The enormous glass and steel box structure takes advantage of its surroundings, nestled on the banks of the Savannah River.
Diners are greeted by almost 3,500 square feet of windows, flooding the space with sunlight and offering panoramic views of the Savannah River not found anywhere else in the CSRA.
To put it in perspective, the glass that wraps the building actually cost around four times as much as the entire buildout of the Central Avenue Southbound.
“If Central is like our living room, this here is our backyard,” Claussen said, glancing out the wall of windows overlooking the river.
The scale of the new operation was daunting. “Like, one of my biggest fears when we were about to open was, ‘Oh my God, how are we going to get fifty people to come over here and work?’” Claussen remembered.
“Well, it’s been easy. But for some reason I thought that was going to be an issue. And it’s not. Plenty of people want to work here, but that’s what I thought.”
“You know, we don’t have nearly as much crossover as I thought. We were worried at first about cannibalizing one location for the other,” Brittingham said.
“When we were building this thing out, we didn’t know who to expect. But we’ve found we’re building our own new crowd over here,”
Claussen added, “We have our regulars, our friends who have always supported us over there(Central), and they not all of them are going to come here.”
“It’s not in their bubble.”
“But we also know a lot of people who have moved to Hammonds Ferry, you know. And they’re here every day at 5 o’clock,” Claussen continued.
The evolution from restaurant newbies to real restaurateurs has been interesting for the two.
“People want to see Brian and I. Not that we’re anything special, but it’s important to be in the place and interacting with everybody,” Claussen said.
“So we’re actually scheduling ourselves now. Because you know me…if I’m supposed to be somewhere, I can be there. But I can also be anywhere else,” Claussen said, while laughing.
“I needed that structure. So it’s been a learning experience.”
“I’m married now, just bought a house. Brian is busy with his music, these restaurants, and he has some things he does on the side.

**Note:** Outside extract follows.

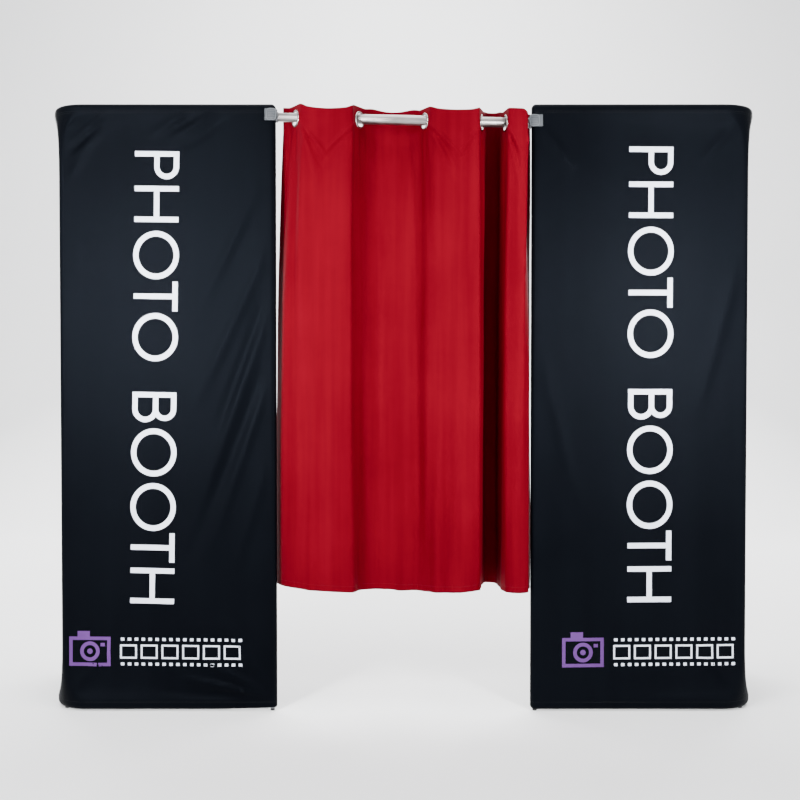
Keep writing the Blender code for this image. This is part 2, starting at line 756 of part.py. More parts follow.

So we’ve gotten more structured with our time.
I really like it. I think it’s important to be at the restaurant,” Claussen said.
“I know that sounds basic, but you have to understand,” he continued. “When you own these things you spend all day in the office. You’re there working all day long, so by the time people start to show up you’re done.”
“It’s been a long day. Well, we had to address that. We now are paying attention to our schedules and time much more closely so we are in the restaurants when our customers are. We split our time between the two.”
Throughout history, barbecues have been gathering spots for communities, friends, and families. Both restaurants have a common ground of bringing people together.
In addition to two floors of dining and bar areas, the new Southbound features four distinct outdoor dining/lounging options: the River Deck is a large uncovered area with three pit sofas and sixteen hightops.
The covered River Terrace seats forty comfortably, and the Stadium Deck has over twenty high tops facing the hotel, stadium and apartments.
There are multiple ground floor patios surrounding the building as well. On the River Patio, there is a tin sheet metal topped old-school lean-to, in a nod to the tradition of BBQ.
Underneath, three Rec Tec Beasts are lined up resembling the Georgia linebacking corps.
Each one features 66 pound hoppers for hardwood pellets, and the grates are so large each one weighs 42 pounds!
Five years ago, the hunt for the perfect smoker turned into a search for the Holy Grail. Once settled upon, the shiny new smoker was installed behind the bar in the front of the building as a showpiece.
It was later found to be unworkable-with cooks walking through the packed dining room with pans of meat. Ultimately it was placed in the kitchen, which required moving walls and ventilation.
With that in mind, the new location has a ventilation system larger than any of the HVAC installers had ever seen.
The kitchen is built for volume, with enough flexibility to offer options in the years to come.
The menu features favorites like the Soul Rolls, crispy fried spring rolls stuffed with smoked chicken, cheese, roasted black bean and corn salsa, and their Metro’s Best chicken wings, slowly smoked then flash fried.
The BBQ is smoked overnight using hickory, and the restaurant created their own rub and BBQ sauces.
As you would expect, music fills the spaces, competing with the smells of the kitchen, which is in the center of the restaurant. There is a large bar both upstairs and down, with unique seating options each offering different views.
A reporter held a stopwatch and timed from the Georgia side of the 13th Street Bridge, into the parking deck beside the SRP Ballpark, and to the front door of the restaurant. It took five minutes, including the 250 steps from deck to door. (parking in the deck is free)
Both Southbounds are now sharing the same hours, Tuesday-Sunday, opening at 4:20 until.
On Tuesdays both have Trivia, on Wednesdays is a wing special and Thursdays if Thirsty Thursday.
Live music is a part of both spaces-and each offers a lineup sheet at southboundsmokehouse.com.